The pilots reacted decisively, halting the aircraft on the apron before it reached the runway. The engines remained running, but the aircraft went nowhere. For passengers, confusion reigned. The aircraft sat motionless for an extended period, fueling speculation until the captain addressed the cabin directly.

He explained that a ground crew member had been accidentally trapped inside the cargo hold during loading operations. The aircraft had already pushed back and begun taxiing before the error was discovered.

Inside the Airbus A319 Cargo Hold

The cargo holds on an Airbus A319-200 are not designed for human occupancy. They are unpressurized until airborne, unheated during ground operations, and lack lighting suitable for prolonged presence. Had the aircraft taken off, the situation would have escalated from dangerous to fatal within minutes.

At cruising altitude, temperatures inside the hold can plunge well below freezing. Oxygen levels drop sharply, and rapid pressure changes can induce hypoxia, confusion, and loss of consciousness. Survival would have depended entirely on the aircraft remaining at low altitude and returning immediately—an outcome far from guaranteed.

This reality is why aviation safety experts described the event as a tragedy narrowly averted, not merely an operational mishap.

Hours on the Apron and a Crew Timeout

After the aircraft stopped, it remained parked for roughly an hour while ground teams secured the cargo area and ensured the handler was safely removed. The individual was rescued before serious injury occurred, a testament to the speed of the response once the issue was identified.

However, the delay had consequences. By the time the situation was resolved, the pilots had exceeded their legally permitted duty hours. Regulations left no room for discretion. The flight could not continue with the same crew.

Passengers were eventually disembarked around 8:22 pm, returning to the terminal with little clarity on what would come next.

Mechanical Trouble Compounds the Crisis

New pilots arrived later that evening, and boarding resumed after 10:00 pm. Hope briefly returned to the cabin. That optimism evaporated quickly. By 11:00 pm, the Airbus A319 was still parked, this time due to a mechanical issue requiring maintenance before departure.

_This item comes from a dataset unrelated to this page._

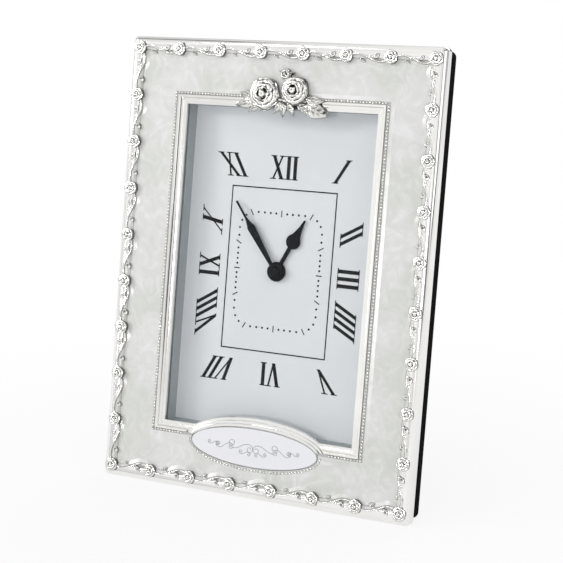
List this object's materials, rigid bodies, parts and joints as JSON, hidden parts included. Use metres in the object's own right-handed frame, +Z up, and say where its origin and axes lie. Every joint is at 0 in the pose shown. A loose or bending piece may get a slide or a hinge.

Fifteen minutes later, passengers were once again asked to deplane. A replacement aircraft was promised. Just before midnight, another aircraft appeared at the gate, but progress stalled yet again. By 1:50 am, the flight was officially canceled, leaving travelers stranded overnight.

A rescheduled service finally departed on December 14, delivering passengers to Moncton nearly 24 hours later than planned.

How a Simple Error Nearly Turned Deadly

Ground handling incidents involving humans inside cargo holds are exceptionally rare, precisely because standard operating procedures are designed to prevent them. Multiple visual checks, communication protocols, and load confirmation steps exist to ensure all personnel are clear before doors are closed.

This incident highlights how breakdowns in coordination, especially during delayed and high-pressure operations, can defeat even robust systems. Fatigue, time pressure, and disrupted schedules form a dangerous cocktail in aviation, where routine tasks can suddenly carry extraordinary risk.

Broader Implications for Aviation Safety

Air Canada Rouge confirmed that the aircraft itself was undamaged, yet it remained grounded following the incident for inspection. While investigations focus on procedural failures rather than equipment, the event has reignited discussion across the industry about ground crew safety, checklist discipline, and real-time verification methods.

For passengers, the episode served as a sobering reminder that aviation safety does not begin at takeoff. It starts on the ramp, with every latch, door, and signal performed correctly—or not at all.

A Crisis Stopped by Human Awareness

In the end, the most important safeguard was neither technology nor regulation, but human attention. Passengers who refused to dismiss strange noises as mechanical quirks quite literally saved a life. Their decision to speak up transformed a near-fatal oversight into a survivable incident.

Aviation is often praised for its machines, but this night underscored a quieter truth: safety still depends on people listening, noticing, and acting when something feels wrong.